Music and spiritual practice became inextricably linked for Jai when he became a student of Indian spiritual master Neem Karoli Baba in 1971. Maharaji, as the guru is known to his students, encouraged the practice of bhakti (devotional) yoga as expressed through kirtan, the call-and-response chanting of sacred names, over and over again until they become deeply instilled in the consciousness, providing an experience of profound peace and spiritual insight. Kirtan would become the center of Jai’s musical and spiritual life.
But while all this was unfolding, Jai was also exploring other music forms, including a stint as electric guitarist for Jamaican reggae artists Earl Zero. In time, he began searching for ways to integrate all the diverse musical styles and traditions he’d absorbed.

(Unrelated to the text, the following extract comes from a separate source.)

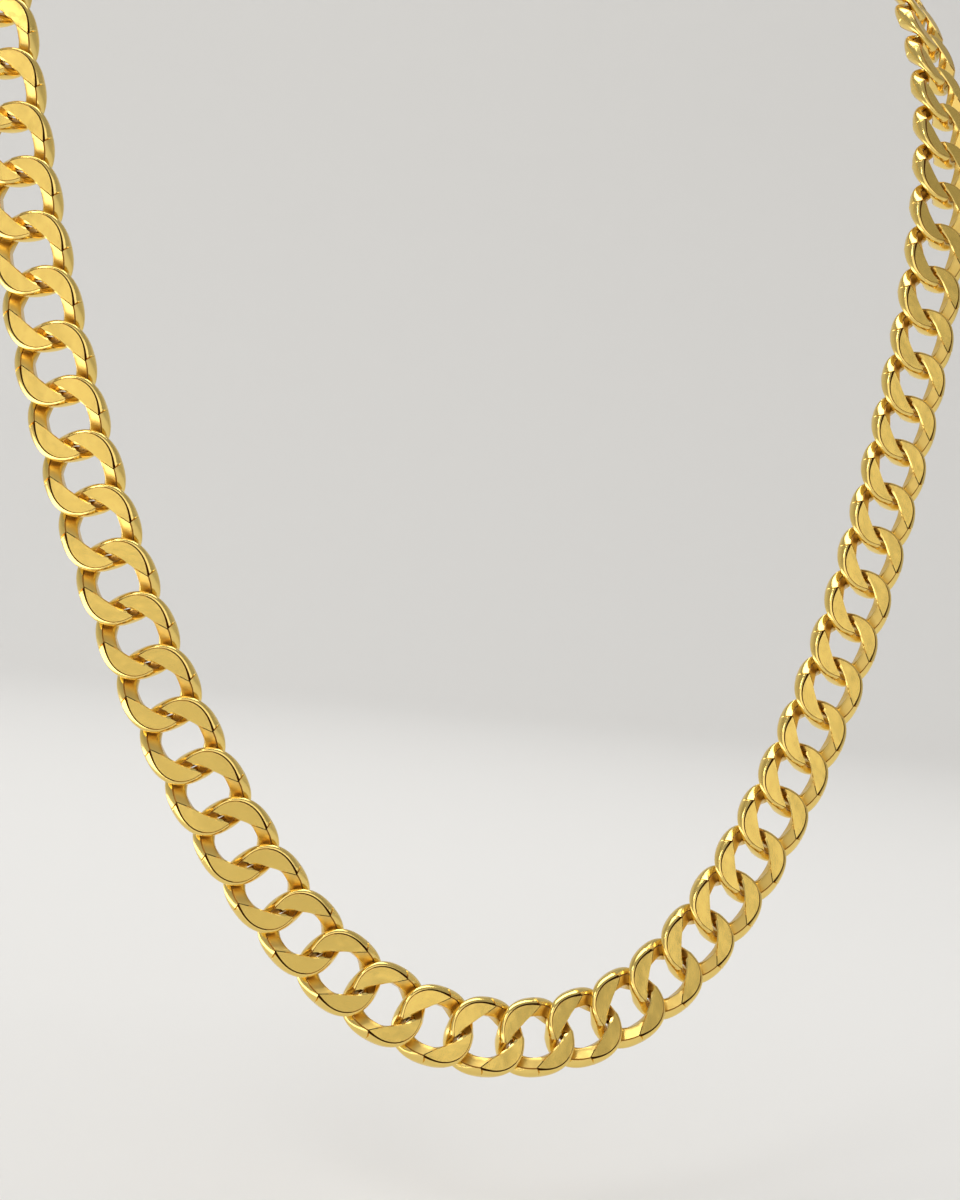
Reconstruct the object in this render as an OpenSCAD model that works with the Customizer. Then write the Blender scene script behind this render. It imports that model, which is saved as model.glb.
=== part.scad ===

“I felt that the harmonic structure of Western music couldn’t really support the subtlety of the melodies in Indian music,” he says. “That’s where I started on my very first album, Footprints [in 1990]. I tried to make that leap between Indian melody and Western harmony.”

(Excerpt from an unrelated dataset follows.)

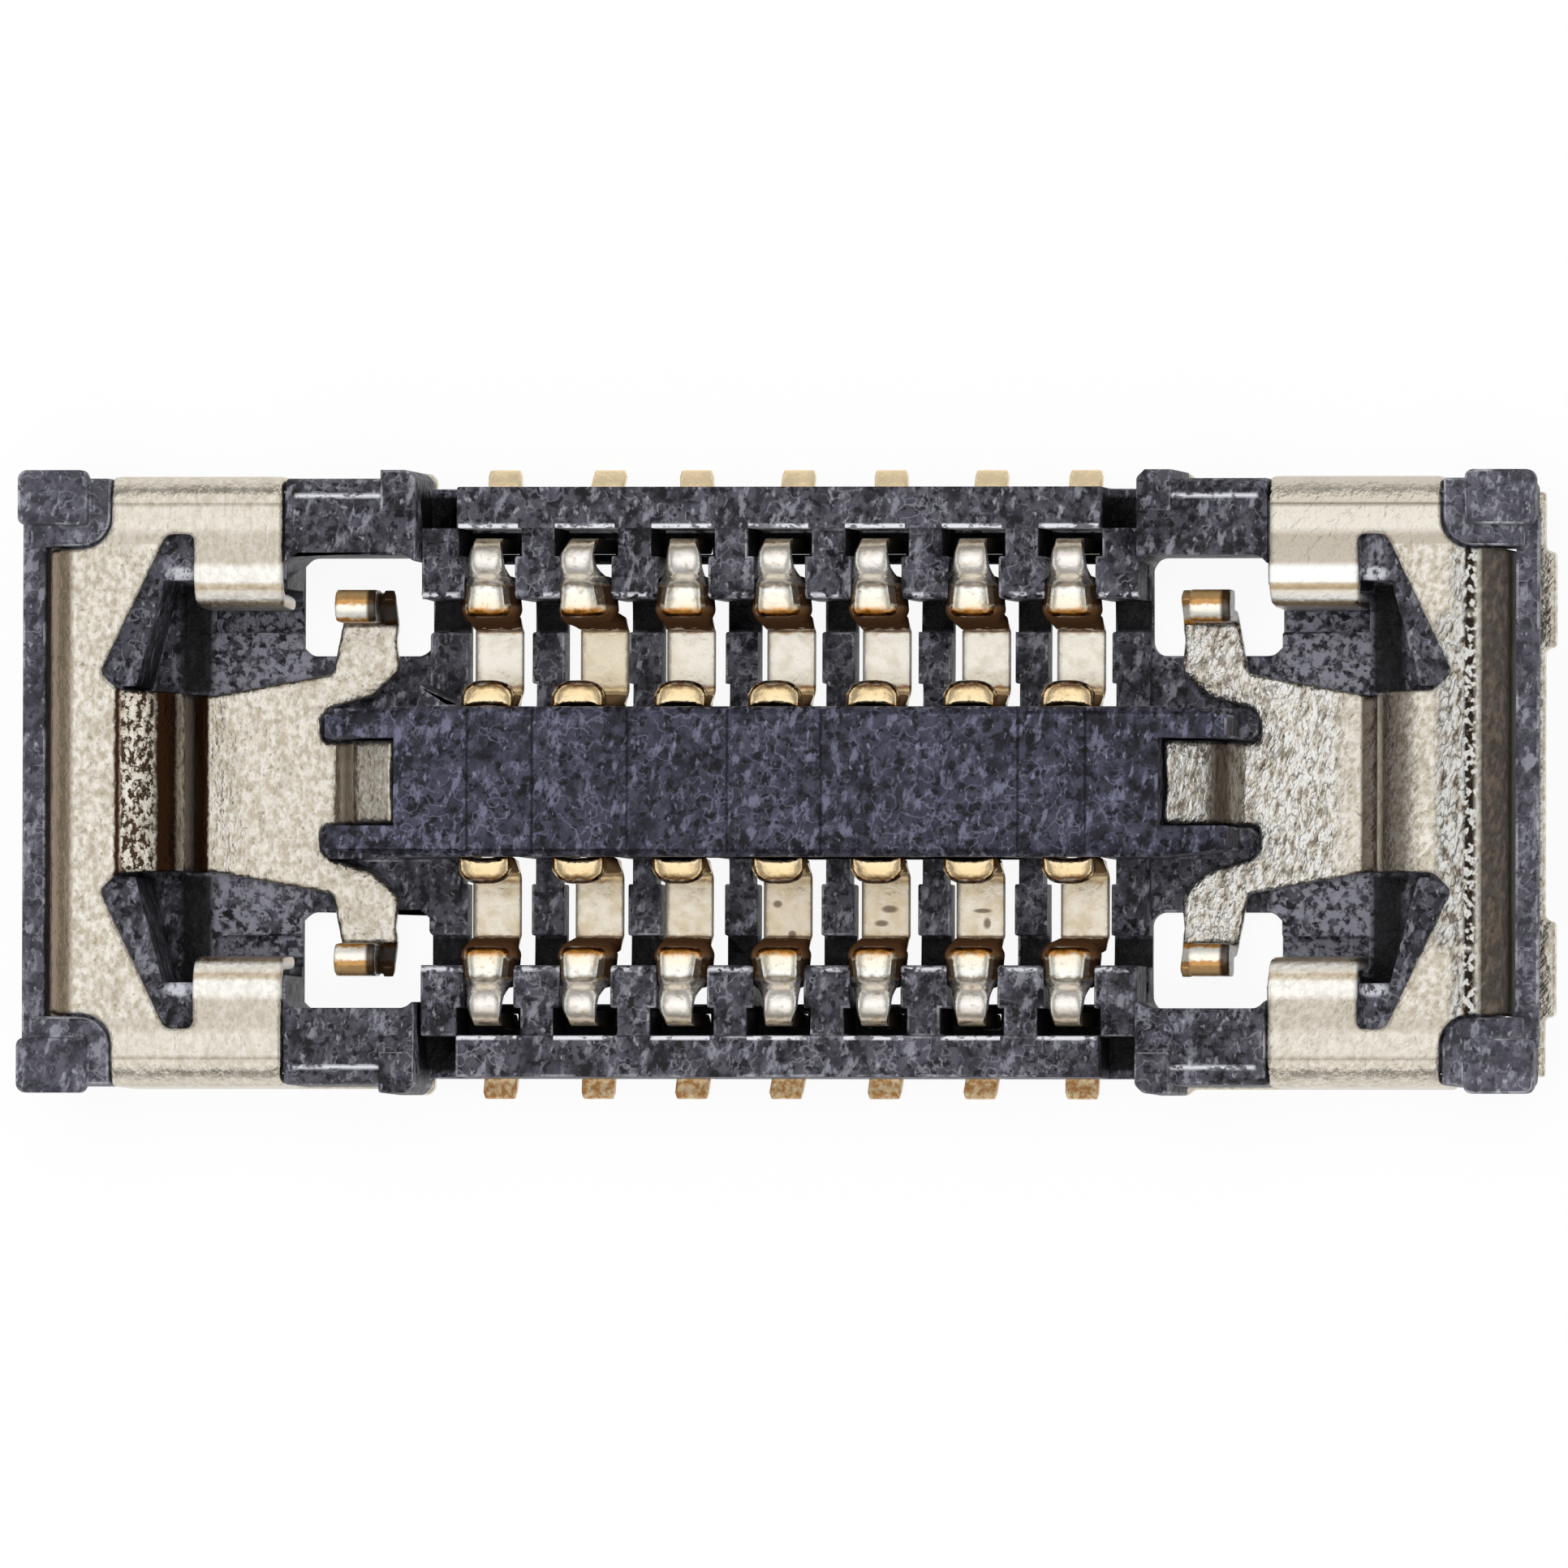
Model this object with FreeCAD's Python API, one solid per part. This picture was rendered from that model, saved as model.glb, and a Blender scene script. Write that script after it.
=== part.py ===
import FreeCAD, Part
import math
import os

# Low-profile board-to-board receptacle of the kind that joins a flexible circuit to a main board.
# Millimetres. X runs along the contact rows, Y across them and Z up from the circuit board.
# The origin is the centre of the footprint, on the board's face.

# Contact rows
pitch = 0.35
contacts_per_row = 7

# Sheet and fits
contact_sheet = 0.05
fitting_sheet = 0.05
fit_gap = 0.008

# Contact widths
tail_width = 0.12
neck_width = 0.085
barb_width = 0.15
bump_width = 0.118
plate_width = 0.147
inner_bump_width = 0.175

# Contact stations across the row, from the wall of the mating cavity or of the island
tail_reach = 0.072
riser_to_pocket_end = 0.06
barb_in_wall = 0.105
barb_length = 0.045
neck_dip_in_wall = 0.075
bump_in_wall = 0.042
bump_past_wall = 0.031
leg_past_wall = 0.096
inner_leg_off_island = 0.025
inner_bump_reach = 0.035
inner_tip_back = 0.01

# Contact levels, at the middle of the sheet
contact_plate_z = 0.085
neck_z = 0.475
neck_dip = 0.04
inner_bump_z = 0.40
inner_bump_rise = 0.07
inner_tip_rise = 0.055
contact_bend = 0.045

# Housing, across the connector
island_half_width = 0.27
cavity_half_width = 0.656
pocket_depth = 0.254
pocket_outer_depth = 0.10
back_wall = 0.148
end_wall_step = 0.029
post_proud = 0.03
groove_width = 0.111
collar_width = 0.244
post_width = 0.197
small_post_width = 0.117
window_past_wall = 0.156
window_before_wall = 0.196
cavity_corner_step = 0.028

# Housing, along the rows
signal_wall_margin = 0.113
step_length = 0.141
comb_margin = 0.155
pocket_outer_width = 0.232
pocket_inner_width = 0.182
slot_width = 0.232
slot_flare = 0.016
slot_flare_length = 0.09
slot_ledge = 0.02
island_recess = 0.05
gusset_length = 0.16
gusset_width = 0.085

# Housing ends, measured outward from the end walls
end_block_length = 1.44
window_length = 0.471
window_chamfer = 0.03
small_post_length = 0.126
island_end_length = 0.327
prong_tip_length = 0.066
prong_width = 0.12
island_taper = 0.03
island_taper_length = 0.25

# Housing ends, measured inward from the outer end face
collar_length = 0.334
collar_radius = 0.11
post_length = 0.254
post_radius = 0.035
beam_width = 0.084
beam_undercut = 0.045
cavity_end = 0.424
cavity_corner_in = 0.10
band_recess_end = 0.375

# Housing levels
standoff = 0.02
groove_floor_z = 0.06
floor_z = 0.15
pocket_floor_z = 0.10
comb_z = 0.43
comb_round = 0.03
prong_tip_z = 0.17
island_z = 0.53
island_edge = 0.03
island_cover = 0.045
signal_wall_z = 0.47
step_z = 0.16
end_wall_z = 0.54
end_wall_round = 0.045
post_z = 0.56
small_post_z = 0.55
collar_z = 0.53
beam_z = 0.42
beam_height = 0.15
beam_lip_z = 0.385
post_lip_z = 0.49
gusset_z = 0.47

# End fitting, along the rows from the outer end face of the housing
fitting_leg = 0.134
fitting_foot = 0.024
fitting_tab_out = 0.016
band_top = 0.559
band_slope = 0.015
opening_reach = 0.301
opening_lead = 0.06
opening_inner = 0.215
opening_apex_length = 0.10

# End fitting, across the connector
side_leg_in = 0.017
foot_in = 0.037
tab_length = 0.345
rail_out = 0.022
band_half_width = 0.335
band_spread = 0.017
opening_apex_in = 0.185
opening_corner_out = 0.055
arm_plate_out = 0.061
arm_root_out = 0.071
finger_rise_in = 0.056
finger_fall_out = 0.012
side_lip_lean = 0.012
lip_gap = 0.012

# End fitting, levels
fitting_top_z = 0.53
fitting_floor_z = 0.115
finger_top_z = 0.355
finger_lip_z = 0.21
side_lip_z = 0.20
tongue_knee_z = 0.35
tongue_end_z = 0.425
rail_height = 0.05

# End fitting, radii at the middle of the sheet
fitting_bend = 0.07
foot_bend = 0.05
side_bend = 0.065
side_inner_bend = 0.085
band_top_bend = 0.17
band_foot_bend = 0.08
tongue_bend = 0.05
finger_bend = 0.034
opening_radius = 0.03
opening_apex_radius = 0.04
arm_radius = 0.06
prong_notch_radius = 0.03

# End fitting, spring arms and tongue, measured outward from the end walls
arm_inner = 0.112
arm_outer = 0.336
arm_flare = 0.02
ear_gap = 0.006
ear_rise = 0.09
finger_inner = 0.168
finger_width = 0.148
tongue_end = 0.086
tongue_knee = 0.225
tongue_root = 0.32
tongue_hollow = 0.012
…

With contributions from jazz trumpet innovator Don Cherry and Indian vocalist Lakshmi Shankar, Footprints was the first in what has become a deep and diverse catalog of Jai Uttal albums that includes 2002’s Grammy-nominated Mondo Rama, 2009’s Thunder Love and the 2011 children’s album, Kirtan Kids. Many of these recordings were produced by his longtime musical associate Ben Leinbach, who also played the main production role on Roots, Rock, Rama!
Roots, Rock, Rama! represents not only a grand summation of Jai Uttal’s musical and devotional journey but also a new chapter in conscious music-making. After all these years and so many recordings, concerts and workshops, he’s still wide open to new musical epiphanies.
“The universe is filled with colors and melodies,” he says. “They’re just everywhere, if only we could see and hear them more clearly. I feel that all art exists to enhance devotional practice and devotional expression. I just try to hear the melodies.”